Plakidis’ analytical approach is defined by his manner of selection, arrangement and portrayal. And he mainly concentrates his attention not on revealing what is expressed in the portrait of a single, separate person but rather in what is universal and enduring.

 The presence of an eternal quest makes the work of Plakidis classical. His style is defined by the perfection of the classical form, the principle of polyphonic dialogue and the vivid imagery that is based in the very nature of music as the art of instrumental teamwork. The dialogue principle also manifests itself in the creation of cycles – Plakidis tended to examine concepts as if looking at both sides of a coin, leading to the diptych as his favoured form of cycle.

 Plakidis’ contribution is extensive and cannot be compared to that of any other, neither due to his wonderful talent nor his full, varied life in music. His vivid personality embodied an entire era in which the fraternal bonds between the composer and interpreter, between the members of a chamber ensemble, between the poet and the musicians were stronger than any other. He belonged to the “one of us” era of music, in which only talent and understanding mattered. Plakidis committed himself almost exclusively to music and making music: “My ideal is to be a servant to music. No matter the forms this service may take, it is with the greatest pleasure that I serve this mistress.”

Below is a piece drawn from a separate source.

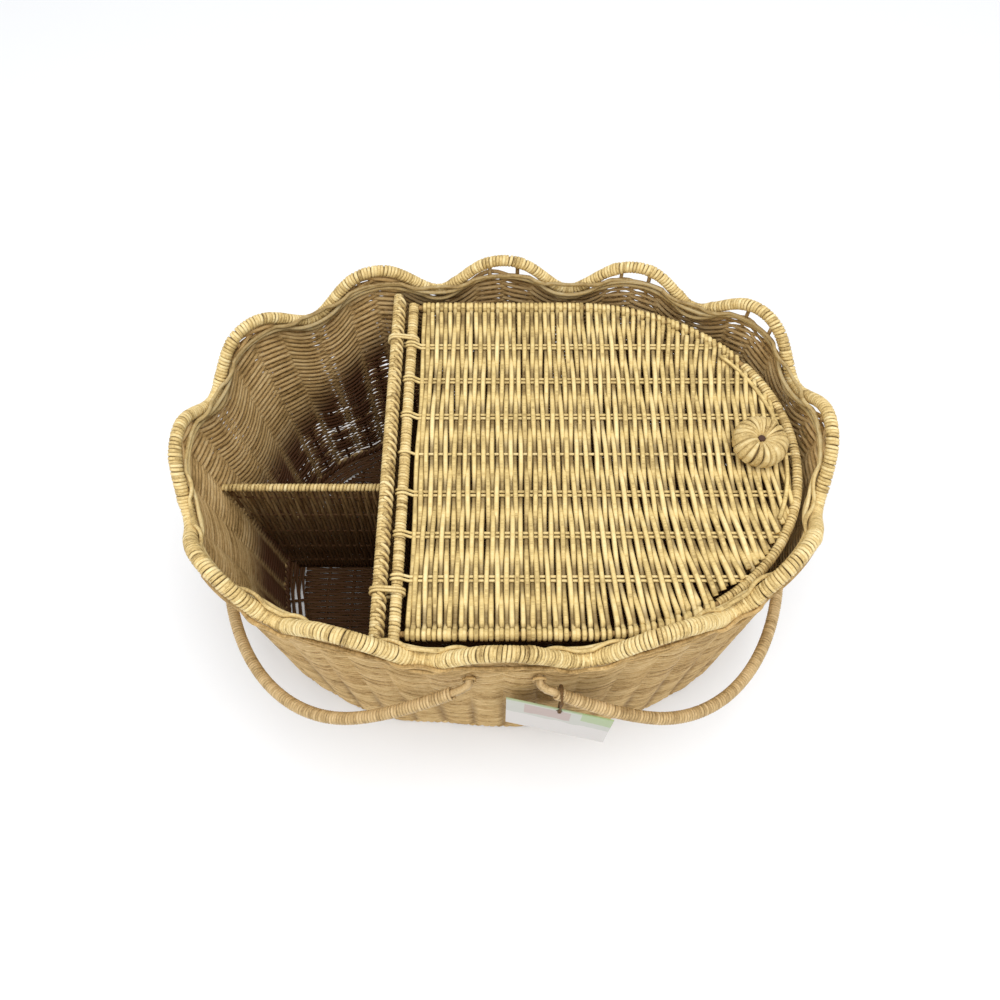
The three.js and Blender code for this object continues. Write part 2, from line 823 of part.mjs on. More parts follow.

 Many notable musicians in Latvia frequently perform the music of Plakidis – his circle of friends keeps on renewing itself. Dita Krenberga, Ēriks Kiršfelds, Herta Hansena, Egīls Šēfers and his quintet. In September 2017, for already the third time (after festivals in Sigulda and Lockenhaus) and also as the composer in residence, Plakidis was invited to participate in the Kremerata Baltica Festival in Dzintari, Jūrmala. Eva Bindere and Sandis Šteinbergs played Small Concerto for Two Violins, and rising star Georgijs Osokins took Plakidis’ seat at the piano, giving completely new life to Music for Piano, Strings and Timpani. Together with Osokins, the pianist Andrius Žlabys from the United States played the invention Fifths (1976) for two pianos, which Nora Novika and Raffi Kharajanyan, the piano duo once known throughout the Soviet Union, had commissioned from Plakidis. It was for this festival that the 22-year-old Osokins first became acquainted with the music of Plakidis. And fell in love with it. Plakidis’ music lives on in concert halls and recordings, and it wins the approval of the young generation as well – a sure guarantee of longevity.